Скоро вышел «La Grandeur» (Его Высокопреосвященство) и, так как в гостиных (их три) было очень холодно, то он провёл меня в свой кабинет. Я не особо-то рассмотрел его комнату. Увидел лишь огромный (чуть ли не в полный рост) портрет папы Бенедикта XV. Лицо папы мне и раньше совсем не нравилось. Непонятное. И ничего «Божьего» не чувствуется. А дальше — даже будто и какие-то задние мысли, но хорошо скрываемые. Ну, конечно, умный, присматривающийся, будто даже опасающийся. О. Тышкевич говорил, что, конечно, и он — добродетельный, но избрали его потому, что наступила война, поднялись крайне сложные политические вопросы; нужен был человек осторожный.
Да, и моё впечатление такое же: политик, а не вселенский святитель Божий.
Человеческое, человеческое…
Больше ничего не помню из обстановки.
М-or Дольче тут был уже запросто. Даже под носом табачок нюхательный позабыл или не успел стереть. Милый старец. Это так шло к его добродушной фигуре и настроению.
Ничего лицемерного, заднего не чувствовалось. Так не похож он был в этом отношении на своего главу, висевшего за его спиной!
И странное дело! Насколько отталкивала от сердечного сближения фигура папы, настолько, наоборот, раскрывалась душа для общения с м[онсиньором] Дольче. И мы полчаса проговорили с ним. Для меня было первое испытание объясняться, хотя и неправильно и с трудом, на французском языке. Но он, как итальянец, говорил медленно по-французски; поэтому почти всё было понятно мне.
Спросил, как это русский человек сделался зверем-большевиком? Что теперь народ думает? Верю ли я в убийство царя и всей его семьи? Затем заговорили о вопросах веры.
— Нужно стремиться к единению! — говорит он.
Я согласился, но сказал, что это трудно, уж не говоря о том, что за нами стоят десять веков разделения (что даром не могло пройти), но и потому, что мы друг друга не знаем ещё.
— Вот я пожил с месяц в католическом госпитале и рад, между прочим, потому что увидел, как искренно католики веруют в Господа Иисуса Христа и в Пресвятую Богородицу…

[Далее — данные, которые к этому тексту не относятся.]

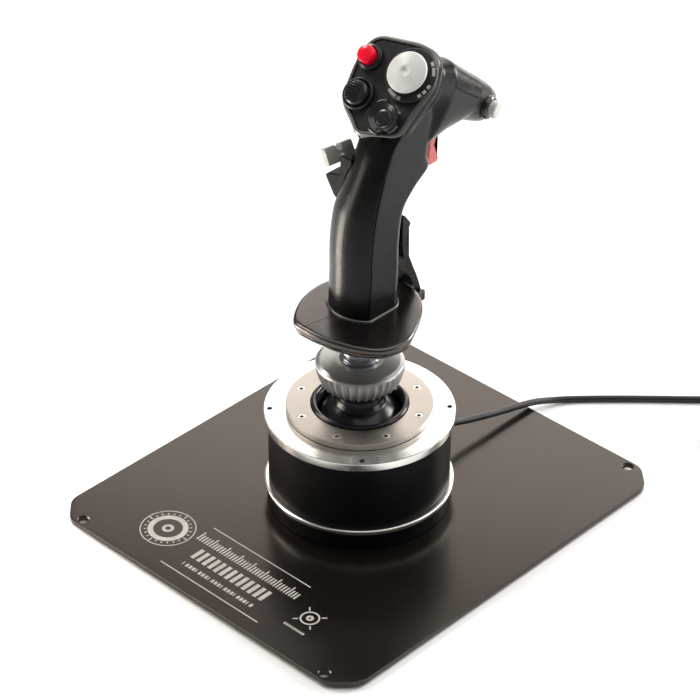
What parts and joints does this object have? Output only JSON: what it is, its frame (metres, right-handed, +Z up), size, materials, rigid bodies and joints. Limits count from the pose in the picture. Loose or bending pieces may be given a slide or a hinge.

— О-о! — прервал он меня, — у нас особенно чтут Божию Матерь.
— Я это знаю. И таинства у вас почитают. Но — главное, монсеньор, — сказал я с особенной силой и чувством, — если действительно желать соединения, то возможно оно будет лишь тогда, когда благодать Божия соединит сердца. Без этого будут лишь жалкие попытки и пустые разговоры.